Task statement: Locate all lines in the data below that hold "names" and show them.
** START **
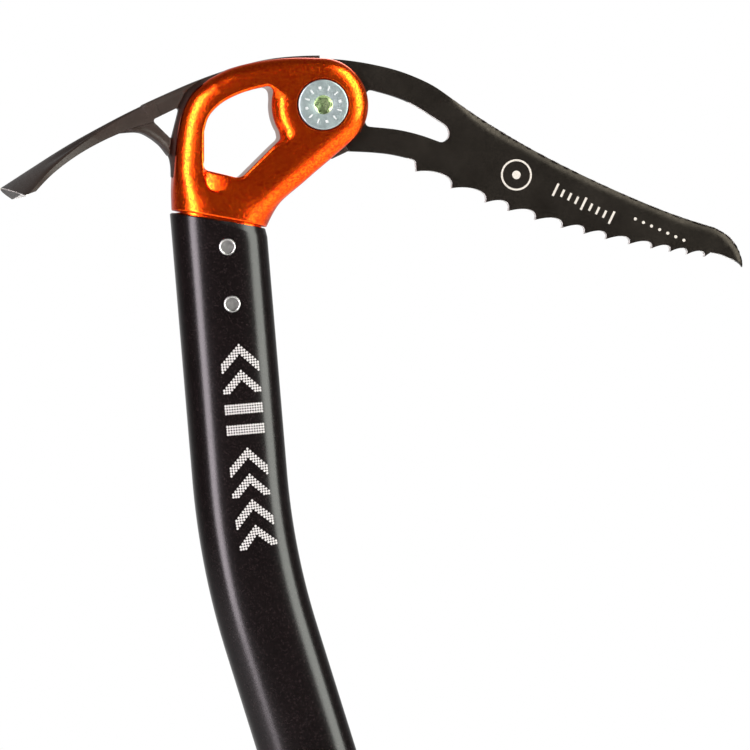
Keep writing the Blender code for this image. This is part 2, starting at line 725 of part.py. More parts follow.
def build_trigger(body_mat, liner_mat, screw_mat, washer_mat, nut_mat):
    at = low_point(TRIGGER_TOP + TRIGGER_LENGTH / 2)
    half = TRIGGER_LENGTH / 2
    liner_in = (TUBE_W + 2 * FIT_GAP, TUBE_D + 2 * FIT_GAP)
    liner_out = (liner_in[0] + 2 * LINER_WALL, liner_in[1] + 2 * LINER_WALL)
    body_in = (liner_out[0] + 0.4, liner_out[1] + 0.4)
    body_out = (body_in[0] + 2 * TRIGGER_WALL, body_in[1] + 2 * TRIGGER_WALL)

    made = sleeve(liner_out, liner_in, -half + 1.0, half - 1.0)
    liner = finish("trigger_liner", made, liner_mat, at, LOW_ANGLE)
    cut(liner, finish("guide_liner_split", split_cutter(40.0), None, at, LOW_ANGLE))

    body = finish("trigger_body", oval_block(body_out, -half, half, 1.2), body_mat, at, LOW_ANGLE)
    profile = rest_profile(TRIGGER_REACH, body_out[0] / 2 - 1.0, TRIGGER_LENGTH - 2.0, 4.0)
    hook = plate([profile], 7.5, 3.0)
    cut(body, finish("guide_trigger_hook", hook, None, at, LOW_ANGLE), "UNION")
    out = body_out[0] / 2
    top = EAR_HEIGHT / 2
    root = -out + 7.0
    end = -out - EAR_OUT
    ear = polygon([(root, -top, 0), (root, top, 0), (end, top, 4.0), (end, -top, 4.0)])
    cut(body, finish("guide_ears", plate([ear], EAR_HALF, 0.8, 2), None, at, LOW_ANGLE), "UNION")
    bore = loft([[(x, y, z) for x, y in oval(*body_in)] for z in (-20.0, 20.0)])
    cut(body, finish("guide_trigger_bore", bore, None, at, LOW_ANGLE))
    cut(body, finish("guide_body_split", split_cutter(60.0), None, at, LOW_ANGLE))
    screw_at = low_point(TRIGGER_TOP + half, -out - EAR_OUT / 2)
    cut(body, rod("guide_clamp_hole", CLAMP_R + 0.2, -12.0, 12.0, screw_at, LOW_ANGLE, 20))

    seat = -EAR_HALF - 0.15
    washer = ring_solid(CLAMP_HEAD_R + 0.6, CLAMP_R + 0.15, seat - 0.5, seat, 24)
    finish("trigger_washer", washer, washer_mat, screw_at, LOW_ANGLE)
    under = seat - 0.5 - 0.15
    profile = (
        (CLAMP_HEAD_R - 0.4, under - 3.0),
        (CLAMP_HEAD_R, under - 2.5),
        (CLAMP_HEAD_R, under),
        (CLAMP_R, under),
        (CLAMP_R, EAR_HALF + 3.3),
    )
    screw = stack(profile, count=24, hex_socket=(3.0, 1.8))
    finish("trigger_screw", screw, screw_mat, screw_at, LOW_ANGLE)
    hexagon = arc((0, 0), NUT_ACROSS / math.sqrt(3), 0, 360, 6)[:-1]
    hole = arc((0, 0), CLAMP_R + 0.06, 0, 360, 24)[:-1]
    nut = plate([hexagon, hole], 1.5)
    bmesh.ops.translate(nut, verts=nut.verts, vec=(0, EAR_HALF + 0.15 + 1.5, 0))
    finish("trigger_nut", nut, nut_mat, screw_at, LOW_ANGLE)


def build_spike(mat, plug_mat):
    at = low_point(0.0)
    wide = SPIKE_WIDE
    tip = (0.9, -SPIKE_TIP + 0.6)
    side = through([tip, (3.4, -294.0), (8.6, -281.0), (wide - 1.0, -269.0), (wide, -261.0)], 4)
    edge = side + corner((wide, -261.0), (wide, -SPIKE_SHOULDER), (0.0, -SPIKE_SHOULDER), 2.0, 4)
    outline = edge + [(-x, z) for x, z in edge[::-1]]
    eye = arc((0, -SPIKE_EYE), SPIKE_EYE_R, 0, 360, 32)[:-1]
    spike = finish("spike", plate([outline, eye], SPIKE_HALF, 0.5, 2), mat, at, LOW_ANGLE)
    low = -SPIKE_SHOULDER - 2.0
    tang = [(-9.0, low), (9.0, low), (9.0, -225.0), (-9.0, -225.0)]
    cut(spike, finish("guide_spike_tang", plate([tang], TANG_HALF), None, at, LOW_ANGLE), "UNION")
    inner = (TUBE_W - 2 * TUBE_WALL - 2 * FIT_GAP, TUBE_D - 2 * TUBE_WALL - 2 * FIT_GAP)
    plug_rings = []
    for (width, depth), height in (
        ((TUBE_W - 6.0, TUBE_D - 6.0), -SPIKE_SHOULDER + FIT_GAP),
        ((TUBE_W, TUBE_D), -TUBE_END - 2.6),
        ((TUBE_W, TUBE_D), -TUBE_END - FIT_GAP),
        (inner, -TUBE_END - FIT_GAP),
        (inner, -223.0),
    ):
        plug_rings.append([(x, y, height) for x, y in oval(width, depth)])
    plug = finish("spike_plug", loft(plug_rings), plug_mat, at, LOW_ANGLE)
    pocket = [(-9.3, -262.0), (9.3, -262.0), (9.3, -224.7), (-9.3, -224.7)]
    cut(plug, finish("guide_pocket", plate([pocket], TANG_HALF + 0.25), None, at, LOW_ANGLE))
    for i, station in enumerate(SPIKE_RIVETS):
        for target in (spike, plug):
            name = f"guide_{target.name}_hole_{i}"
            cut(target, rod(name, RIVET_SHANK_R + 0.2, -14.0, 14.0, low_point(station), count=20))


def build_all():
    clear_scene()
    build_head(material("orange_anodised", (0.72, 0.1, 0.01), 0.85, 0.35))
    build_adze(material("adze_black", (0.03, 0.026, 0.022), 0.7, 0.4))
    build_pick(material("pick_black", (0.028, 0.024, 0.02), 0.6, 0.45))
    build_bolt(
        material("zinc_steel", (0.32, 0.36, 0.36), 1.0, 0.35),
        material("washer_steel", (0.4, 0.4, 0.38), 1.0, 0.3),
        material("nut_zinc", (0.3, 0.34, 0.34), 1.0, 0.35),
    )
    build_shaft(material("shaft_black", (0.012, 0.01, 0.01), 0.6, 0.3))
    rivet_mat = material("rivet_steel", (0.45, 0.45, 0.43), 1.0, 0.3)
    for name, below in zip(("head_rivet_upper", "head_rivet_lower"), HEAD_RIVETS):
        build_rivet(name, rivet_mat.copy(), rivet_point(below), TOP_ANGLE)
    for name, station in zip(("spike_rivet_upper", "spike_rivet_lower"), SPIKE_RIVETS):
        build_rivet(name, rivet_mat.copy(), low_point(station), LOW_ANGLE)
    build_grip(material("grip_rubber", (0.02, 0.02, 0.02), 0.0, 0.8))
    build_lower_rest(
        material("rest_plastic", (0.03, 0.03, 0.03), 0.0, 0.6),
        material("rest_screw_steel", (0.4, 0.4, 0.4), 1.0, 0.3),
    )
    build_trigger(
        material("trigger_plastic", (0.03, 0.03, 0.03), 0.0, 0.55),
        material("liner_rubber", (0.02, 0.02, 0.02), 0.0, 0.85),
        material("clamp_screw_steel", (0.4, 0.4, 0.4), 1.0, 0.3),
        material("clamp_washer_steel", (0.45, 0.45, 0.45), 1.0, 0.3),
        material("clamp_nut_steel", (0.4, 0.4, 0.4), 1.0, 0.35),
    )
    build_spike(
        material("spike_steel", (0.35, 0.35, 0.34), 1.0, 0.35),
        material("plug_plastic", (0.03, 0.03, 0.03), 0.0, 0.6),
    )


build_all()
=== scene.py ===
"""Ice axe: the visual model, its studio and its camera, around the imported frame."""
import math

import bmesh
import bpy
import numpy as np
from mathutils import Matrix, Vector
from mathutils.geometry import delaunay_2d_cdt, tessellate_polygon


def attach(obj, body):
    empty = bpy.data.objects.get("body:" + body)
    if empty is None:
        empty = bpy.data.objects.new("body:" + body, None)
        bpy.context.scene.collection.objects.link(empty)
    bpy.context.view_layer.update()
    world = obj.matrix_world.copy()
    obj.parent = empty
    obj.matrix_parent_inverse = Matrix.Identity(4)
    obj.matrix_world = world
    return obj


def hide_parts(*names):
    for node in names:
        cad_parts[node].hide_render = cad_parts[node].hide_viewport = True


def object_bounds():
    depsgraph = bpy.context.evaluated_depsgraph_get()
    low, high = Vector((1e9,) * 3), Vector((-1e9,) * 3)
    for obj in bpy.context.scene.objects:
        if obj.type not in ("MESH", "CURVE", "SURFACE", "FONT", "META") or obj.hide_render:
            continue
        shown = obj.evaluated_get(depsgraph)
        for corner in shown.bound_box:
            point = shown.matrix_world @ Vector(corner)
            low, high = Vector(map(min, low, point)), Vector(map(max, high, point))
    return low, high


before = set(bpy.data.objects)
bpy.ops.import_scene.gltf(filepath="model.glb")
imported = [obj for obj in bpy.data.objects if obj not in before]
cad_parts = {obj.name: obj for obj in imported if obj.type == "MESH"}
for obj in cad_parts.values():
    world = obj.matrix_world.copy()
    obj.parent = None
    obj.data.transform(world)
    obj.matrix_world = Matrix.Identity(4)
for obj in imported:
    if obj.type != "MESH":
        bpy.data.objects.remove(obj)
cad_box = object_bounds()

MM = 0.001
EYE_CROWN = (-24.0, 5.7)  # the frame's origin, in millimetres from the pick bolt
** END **
Right answer:
def hide_parts(*names):
    for node in names:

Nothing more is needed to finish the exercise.